During the two-day event, attendees had the opportunity to visit several of the barley grower’s farms. At a stop at Dennis Reed’s farm (Reed Farm, Inc.), brewers learned about his growing practices and examine the plump, bright Merit 57 being grown in the fields for the 2017 harvest.
The first stop on the tour was to the Buffalo Bill Dam to see the essential water source of the Bighorn Basin. The Wyoming Bighorn Basin only has about six inches of precipitation each year, making the region dependent on the water stored in the Buffalo Bill Reservoir.
Jason Perkins of Allagash Brewing Company and Peter Bouckaert of New Belgium Brewing Co. chat as they explore the Buffalo Bill Dam just outside of Cody, WY.
The Bighorn Barley Class of 2017 line up in front of the Buffalo Bill Reservoir for a photo-op next to the historic wooden plug that was once used to close the flow of the dam.
James Murray from Ballast Point overlooks the Corbett Dam and Shoshone River. The Corbett Dam is a part of the Shoshone Irrigation Project, which supplies water to many of the barley fields in the Bighorn Basin.
Outside of the Briess Seed Plant in Powell, WY, the group learns about Briess’ vertical integration.
We took a trip to the University of Wyoming Research Center in Powell, WY, to examine numerous barley test plots of and learned about different varieties of barley being researched at the UW.

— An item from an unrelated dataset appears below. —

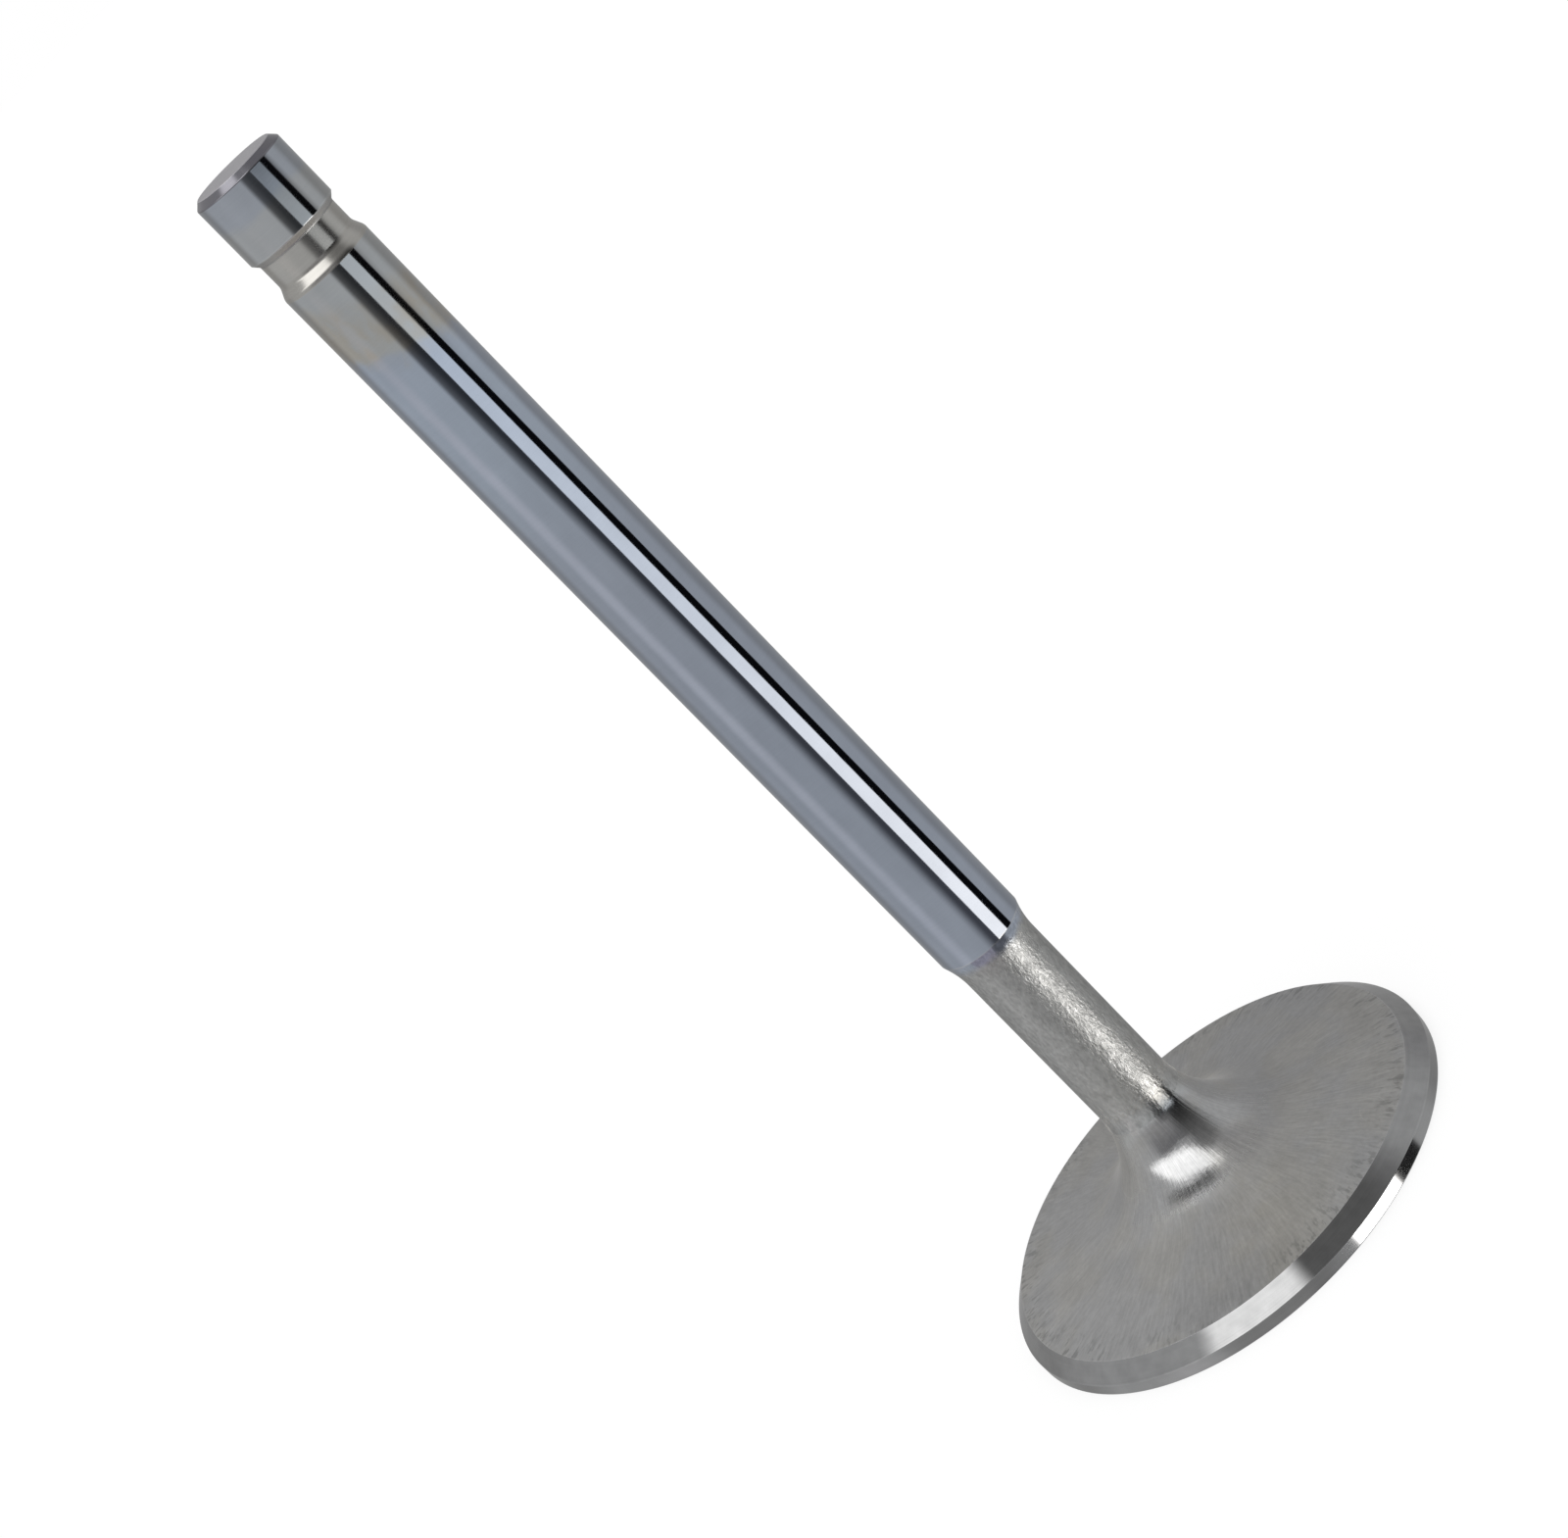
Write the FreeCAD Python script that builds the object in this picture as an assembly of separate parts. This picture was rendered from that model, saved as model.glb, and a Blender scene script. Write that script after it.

A highlight for many of the attendees was getting a first-hand experience hand pumping aluminum pipes to irrigate the barley field. Josh Christopherson, Briess Barley Grower (middle), teaches Simon Nielsen of Central Waters (left) and Peter Bouckaert (right) how to operate a corrugated flood irrigation system.
After successfully hand pumping an aluminum pipe for irrigation, Laura Houser of Founders Brewing Co. celebrates with a high five to her barley grower coach, Josh Christopherson.
Tour guide and Shoshone Irrigation District Manager, Bryant Startin, talks with a brewer while overlooking the Buffalo Bill Reservoir.
The group overlooks the Shoshone River at Corbett Dam, one of the main water sources for many of the growers in the Cody and Powell areas. Water comes from the Buffalo Bill Reservoir and is distributed throughout the irrigation systems. Without the water from the reservoir, the land would be covered in sagebrush and barren land.
Briess Barley Grower, Josh Christopherson, and his family next to their family barley field. Josh is a first-generation barley grower and decided early on his life dream was to become a farmer and raise his family in the country.
Briess Division Manager – Brew East, takes a photo for fellow New Englander, Jason Perkins of Allagash (Portland, ME).
Fred Hopkin, a third-generation farmer from Powell, WY, talks to the group about the importance of barley to the local economy and how it fits in well with his rotations of sugar beets and pinto beans. Fred has a very diverse growing portfolio ranging from corn to mustard seeds, alfalfa seeds, hybrid carrot seeds, and he also raises Angus cattle.
The Briess Ralston, WY, Barley Operations sets in the “Heart” of the Bighorn Basin. In the distance, behind the elevators, you can see the iconic Heart Mountain. This facility also sits along the Burlington Northern railroad, making convenient and direct transportation to our Barley Operations Facility in Manitowoc, Wisconsin.